個人的な文明の崩壊と再生
母が認知症の果てに亡くなり、人間の文明とか文化っていったん何なんだろう、とここ1〜2年、思ってきた。
根本的に。根元的に。
勉強したり、仕事したり、お金を貯めたり、おいしい素敵な料理を食べたり、おしゃれしたり、インテリアを飾ったり、映画を作ったり、見たり。
外国語やピアノやお茶を習ったり、乗馬したり、SNSしたり、ヨガしたり。そういう一般市民的な日常だけでなく、政治や経済活動や戦争や、人間が行うすべての活動。
それらの活動は基本的にすべて、知的生命体である私たち人間が、何千年もの文明を築き上げた末、今、最先端のところにいて、日々行っているわけだ。
でも、私は経験してしまったのだ。あれだけ知的活動をしていた母が認知症になり人間らしい行動ができなくなっていくのを。それが本人にとっても、何の意味もないものになっていくのを。
その激変を経験すると、生きるって何だろう?人間らしいってどういうことだろう?そもそも、それは大事なことなのだろうか?当たり前のように私たちは生まれた時から社会の中で生きるために、そういったいろんな活動を疑いもせずに行い、自己実現とやらを目指して生き、結婚し家族を作り、その集合体の中で生きて、死ぬ。
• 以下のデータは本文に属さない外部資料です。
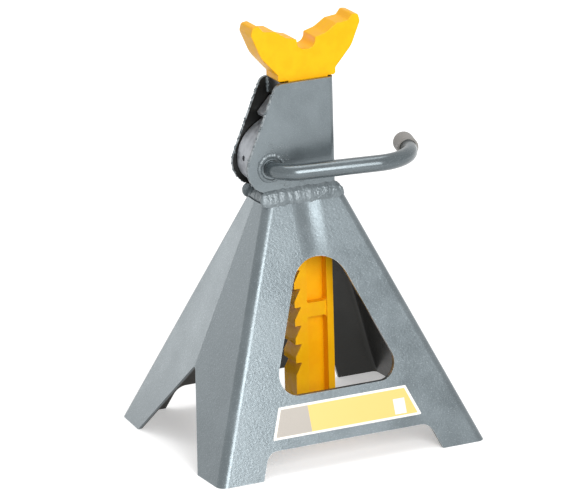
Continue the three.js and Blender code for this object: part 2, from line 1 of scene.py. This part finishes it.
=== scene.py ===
# Ratchet jack stand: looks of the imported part. Metres, in the CAD frame: X to the right along the
# front edge, Y away from the front, Z up, ground at Z = 0.
import json
import math
import random

import bpy
from mathutils import Matrix, Vector


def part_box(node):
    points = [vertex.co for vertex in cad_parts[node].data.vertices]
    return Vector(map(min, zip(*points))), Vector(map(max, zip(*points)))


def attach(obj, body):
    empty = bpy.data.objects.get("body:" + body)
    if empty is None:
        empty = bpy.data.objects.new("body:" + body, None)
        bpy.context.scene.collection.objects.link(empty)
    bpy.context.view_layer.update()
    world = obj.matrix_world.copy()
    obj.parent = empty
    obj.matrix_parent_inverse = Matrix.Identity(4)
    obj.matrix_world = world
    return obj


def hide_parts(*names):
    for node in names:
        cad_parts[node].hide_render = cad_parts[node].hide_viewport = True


MM = 0.001

# Sizes of the stand that its boxes don't give.
SHEET = 4 * MM                    # base and column sheet
RIM_MARGIN_X = 7 * MM             # rim of the base's mouth, out from the column's sides
RIM_MARGIN_Y = 4.7 * MM           # and from its front and rear faces
RIDGE_SLOPE = 0.054               # lean of each side flange towards the seam
FOOT_RETURN = 46.7 * MM           # side flange of a leg at the ground
CHEEK_TOP_LEFT = -25.3 * MM       # where the sloping cheek edge meets the column's top

# Weld ripples: length along the bead, width across it and height.
FACE_RIPPLE = (7.5 * MM, 3.3 * MM, 9.4 * MM)
SIDE_RIPPLE = (3.8 * MM, 3.3 * MM, 7 * MM)
SEAM_RIPPLE = (2.2 * MM, 2.9 * MM, 2.2 * MM)
PLATE_RIPPLE = (1.7 * MM, 2.4 * MM, 2.4 * MM)
EAR_RING_RADIUS = 12.4 * MM
EAR_RING_DROPS = 34

# Each weld draws its unevenness from a seed of its own.
FACE_SEED = 11
SIDE_SEED = 21
SEAM_SEED = 31
PLATE_SEED = 41
RING_SEED = 51
SLAG_SEED = 61
SPATTER_SEED = {"front": 71, "rear": 72}

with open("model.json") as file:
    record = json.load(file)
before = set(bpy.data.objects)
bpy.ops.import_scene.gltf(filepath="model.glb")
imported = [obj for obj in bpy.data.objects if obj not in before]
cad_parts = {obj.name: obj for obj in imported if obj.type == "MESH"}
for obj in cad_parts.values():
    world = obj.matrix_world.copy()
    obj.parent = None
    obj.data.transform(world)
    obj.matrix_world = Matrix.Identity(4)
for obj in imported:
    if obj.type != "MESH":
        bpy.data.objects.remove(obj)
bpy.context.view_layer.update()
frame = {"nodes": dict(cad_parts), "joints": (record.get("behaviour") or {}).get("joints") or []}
nodes = frame["nodes"]
bpy.ops.object.select_all(action="DESELECT")


# ---------------------------------------------------------------- places taken from the frame
def span(name):
    """Lowest corner, highest corner and middle of a CAD node."""
    low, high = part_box(name)
    return low, high, (low + high) / 2


column_low, column_high, _ = span("column_channel")
base_low, base_high, _ = span("base_front_panel")
label_low, label_high, _ = span("label_sticker")

pivot = Vector(frame["joints"][1]["pos_m"])
cheek_y = column_high.y
column_top = column_high.z
column_right = column_high.x
mouth_z = base_high.z
corner_x = base_high.x - RIDGE_SLOPE * FOOT_RETURN
mouth_x = column_right + RIM_MARGIN_X
mouth_y = cheek_y + RIM_MARGIN_Y
ear_radius = pivot.x - column_low.x


# ---------------------------------------------------------------- materials
def linear(hex_colour):
    """sRGB hex colour as linear RGBA."""
    channels = [int(hex_colour[i:i + 2], 16) / 255 for i in (1, 3, 5)]
    return [c / 12.92 if c <= 0.04045 else ((c + 0.055) / 1.055) ** 2.4 for c in channels] + [1]


def add(tree, kind, inputs, **settings):
    """A node with its settings; an input takes a value or another node's output."""
    made = tree.nodes.new(kind)
    for key, value in settings.items():
        setattr(made, key, value)
    for key, value in inputs.items():
        if isinstance(value, bpy.types.NodeSocket):
            tree.links.new(value, made.inputs[key])
        else:
            made.inputs[key].default_value = value
    return made


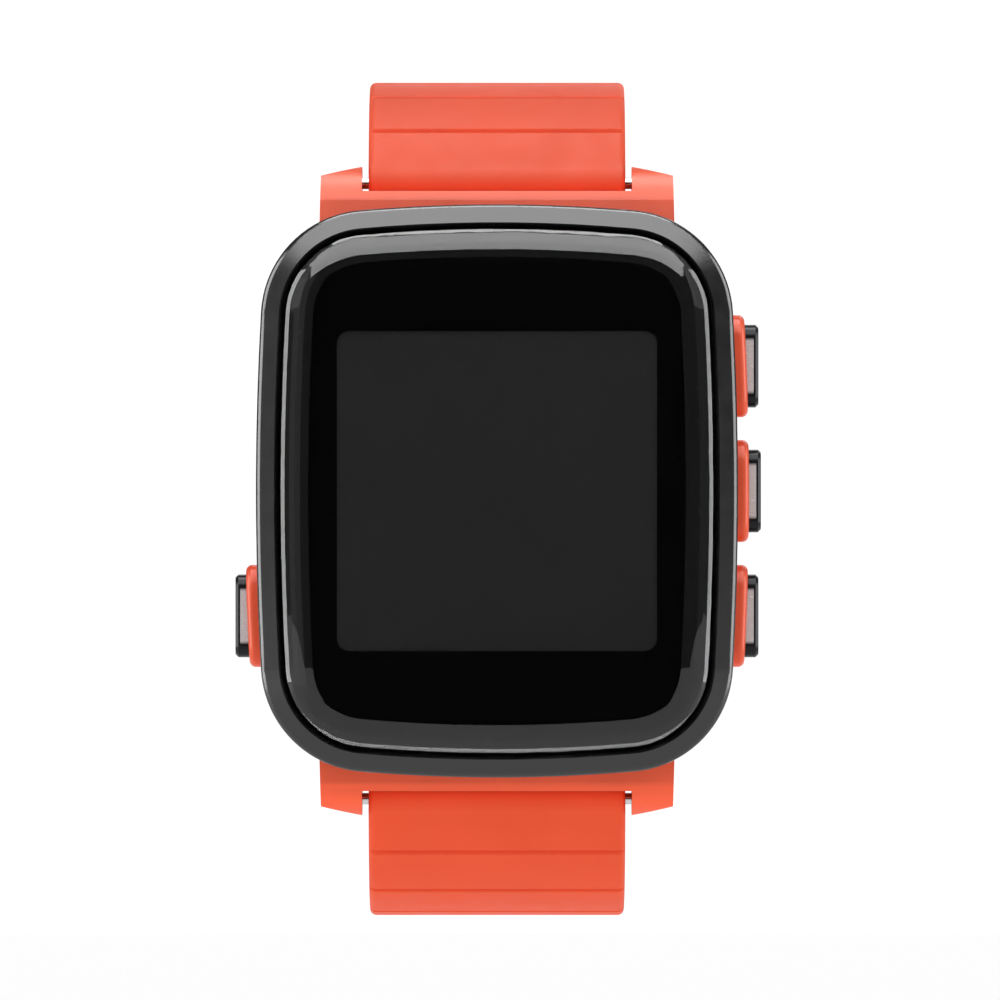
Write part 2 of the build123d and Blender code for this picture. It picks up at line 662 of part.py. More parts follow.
def buckle_tongue():
    """Prong that hinges on the bar and rests on the crossbar's outer side."""
    rest = BUCKLE_T / 2 + 0.04
    far = BUCKLE_REACH + CROSSBAR
    under = [(-0.5, 0.9), (0.9, 0.5), (2.6, rest), (far - 0.1, rest)]
    over = [(far + 0.2, rest + 0.4), (far - 0.4, rest + 0.9), (2.6, rest + 1.1), (-0.3, rest + 0.05)]
    prong = extrude(Plane.YZ * Polygon(*under, *over, align=None), TONGUE_W / 2, both=True)
    hole, outer = TONGUE_EYE
    body = prong + rod(outer, -TONGUE_EYE_W / 2, TONGUE_EYE_W / 2) - rod(hole, -STRAP_W, STRAP_W)
    return buckle_place() * body


# ================================================================ assembly
def across(shape):
    """Turn a piece drawn on the 12 o'clock side round to the 6 o'clock side."""
    return Rot(0, 0, 180) * shape


def pieces():
    """Every node's name with its shape."""
    plain = [
        front_bezel, cover_glass, glass_adhesive, display_module, display_flex, inner_chassis,
        mid_case, case_gasket, back_cover, back_cover_screws, sensor_window, sensor_board,
        sensor_emitters, charge_contacts, main_board, board_screws, board_chips, radio_shield,
        gps_antenna, battery, vibration_motor, side_switches, strap_upper, keeper_free,
        buckle_frame, buckle_bar, buckle_tongue,
    ]
    nodes = {make.__name__: make() for make in plain}
    for name, (side, y) in BUTTONS.items():
        nodes[f"button_{name}"] = button_cap(side, y)
        nodes[f"button_seal_{name}"] = button_seal(side, y)
        nodes[f"button_clip_{name}"] = button_clip(side, y)
    nodes["spring_bar_upper"] = bar_tube(UPPER)
    nodes["release_pin_upper"] = release_pin(UPPER)
    nodes["strap_lower"] = across(strap_lower())
    nodes["spring_bar_lower"] = across(bar_tube(LOWER))
    nodes["release_pin_lower"] = across(release_pin(LOWER))
    return nodes


def main():
    os.makedirs("parts", exist_ok=True)
    for name, shape in pieces().items():
        drawn = shape if isinstance(shape, list) else [shape]
        standing = [STAND * solid for solid in drawn]
        whole = standing[0] if len(standing) == 1 else Compound(standing)
        export_step(whole, f"parts/{name}.step")


if __name__ == "__main__":
    main()
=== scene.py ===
import bmesh
import bpy
import json
from math import asin, cos, pi, radians, sin, sqrt
from mathutils import Matrix, Vector

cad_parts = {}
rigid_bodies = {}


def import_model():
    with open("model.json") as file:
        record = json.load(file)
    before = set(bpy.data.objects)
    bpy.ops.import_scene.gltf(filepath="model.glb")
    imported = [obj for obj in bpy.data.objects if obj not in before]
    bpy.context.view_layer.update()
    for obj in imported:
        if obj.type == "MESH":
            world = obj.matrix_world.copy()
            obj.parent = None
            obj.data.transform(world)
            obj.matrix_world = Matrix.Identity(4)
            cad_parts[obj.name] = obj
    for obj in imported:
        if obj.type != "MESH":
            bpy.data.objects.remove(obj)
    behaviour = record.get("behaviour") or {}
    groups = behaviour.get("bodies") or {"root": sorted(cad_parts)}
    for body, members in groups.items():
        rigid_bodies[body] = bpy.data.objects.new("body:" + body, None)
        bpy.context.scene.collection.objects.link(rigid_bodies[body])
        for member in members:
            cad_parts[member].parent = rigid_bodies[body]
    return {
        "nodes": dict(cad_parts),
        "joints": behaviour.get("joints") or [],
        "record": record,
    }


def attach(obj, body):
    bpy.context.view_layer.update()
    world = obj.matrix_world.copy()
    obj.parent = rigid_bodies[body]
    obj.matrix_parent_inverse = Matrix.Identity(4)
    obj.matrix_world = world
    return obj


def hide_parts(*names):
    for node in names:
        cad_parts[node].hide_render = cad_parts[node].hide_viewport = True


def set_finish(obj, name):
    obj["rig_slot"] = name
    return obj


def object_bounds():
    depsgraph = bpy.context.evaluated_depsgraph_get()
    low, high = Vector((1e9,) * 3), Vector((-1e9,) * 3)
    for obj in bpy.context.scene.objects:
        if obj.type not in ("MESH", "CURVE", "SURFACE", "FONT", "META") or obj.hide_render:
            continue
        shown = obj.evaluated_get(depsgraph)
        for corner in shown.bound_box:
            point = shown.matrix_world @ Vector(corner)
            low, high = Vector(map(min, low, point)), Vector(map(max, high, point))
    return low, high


# GPS running watch, in metres: display towards -Y, 12 o'clock up, case back at the origin.
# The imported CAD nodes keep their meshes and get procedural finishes. The silicone pieces, which
# are both strap halves and the free keeper, are built again here with soft edges and lips.

for leftover in list(bpy.data.objects):
    bpy.data.objects.remove(leftover)
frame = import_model()
bpy.context.view_layer.update()
CAD_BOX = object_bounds()
JOINTS = {joint["name"]: joint for joint in frame["joints"]}
MM = 0.001

# ---------------------------------------------------------------- strap, as in the CAD model
STRAP_W = 22.0 * MM
STRAP_END_W = 20.0 * MM
STRAP_T = 2.4 * MM
ROOT_T = 0.7 * MM  # extra thickness at the barrel, fading out over ROOT_FADE
ROOT_FADE = 18.0 * MM
EDGE_R = 0.55 * MM
BARREL_R = 1.95 * MM
BARREL_TANGENT_R = 1.9 * MM
BARREL_RIM_R = 0.35 * MM
BAR_BORE_R = 0.8 * MM
BEND_HEIGHT = 19.9 * MM  # the halves bend around axes this far above and below the centre
GROOVE_FIRST = 4.6 * MM
GROOVE_PITCH = 5.3 * MM
GROOVE_DEPTH = 0.28 * MM
GROOVE_HALF_W = 0.3 * MM
STATION = 1.2 * MM  # spacing of the cross sections between grooves
HOLE = (3.2 * MM, 2.0 * MM)
HOLE_LIP = 0.16 * MM
HOLE_COUNT = 12
HOLES_FROM_TIP = 22.0 * MM
CUT_PAST = 0.6 * MM  # how far a hole's cutter stands out of both faces
TIP_R = 11.5 * MM
PARTING_RIDGE = 0.03 * MM  # mould line along the middle of each edge

# ---------------------------------------------------------------- keepers and the buckle's end
KEEPER_W = 5.0 * MM
KEEPER_WALL = 1.3 * MM
KEEPER_CORNER_R = 0.6 * MM
KEEPER_EDGE_R = 0.42 * MM
KEEPER_ROOM = 2.9 * MM
FIXED_KEEPER_BACK = 15.5 * MM  # from the buckle's bar to the keeper's middle
FIXED_KEEPER_TUCK = 0.3 * MM  # its sides and inner wall lie inside the strap, and merge with it
FIXED_KEEPER_BITE = 0.2 * MM
FREE_KEEPER_BACK = 22.0 * MM
FREE_KEEPER_ROOM = 21.6 * MM
FREE_KEEPER_SLACK = 0.45 * MM
END_BARREL_R = 1.6 * MM
END_RIM_R = 0.3 * MM
NOTCH = (3.6 * MM, 6.0 * MM, 8.0 * MM)
KNOB_SLOT = (2.7 * MM, 1.3 * MM, 4.0 * MM)
KNOB_SLOT_X = -6.5 * MM
ADHESIVE_CLEARANCE = 0.01 * MM


# ================================================================ mesh building
def to_object(name, work):
    """Turn a finished bmesh into an object of the scene."""
    bmesh.ops.recalc_face_normals(work, faces=work.faces)
    mesh = bpy.data.meshes.new(name)
    work.to_mesh(mesh)
    work.free()
    made = bpy.data.objects.new(name, mesh)
    bpy.context.scene.collection.objects.link(made)
    return made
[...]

そういうことのすべてが、母の認知症に1年ほどつきあうと、なんというか、虚しいようなバカバカしいような、空虚な気持ちに、ここ1〜2年、なっていた。
今でも、そういう気持ちはどこかにあって、完全には払拭できない。
とはいえ、同じ食材を食べるのでも、おいしく食べられる調理、おいしそうな盛り付けに、「わざわざ工夫する」喜びや楽しみを見出し、例えば、お茶のややこしい作法をすっ飛ばして、ただ緑茶という物質のカフェインを摂取すればいいのではなく、その作法をなぜそんな「ややこしい」ことをするのか、一つ一つに人々の培ってきた伝統を感じ、美を感じながら行う、その時間を味わうことが人間の喜びなのだな、その時間は「ややこしい」とは対極にあるものだと再確認できるまでに、私の精神は回復しつつある。
愛する人が、人間らしさを失い、食べ、排泄する生き物になる過程を見てきたからこそ、人間らしさを根本から消去されたような気持ちになって、ただなげやりに空虚になっていたし、何もおもしろくないし、すべてに意味がないような虚無感に囚われていた。
でも、それは例えば体が弱っていても、生命力があればいつのまにか治癒していくように、精神が弱っていても、その心のはたらきは、再び生き返ることができるのだと思う。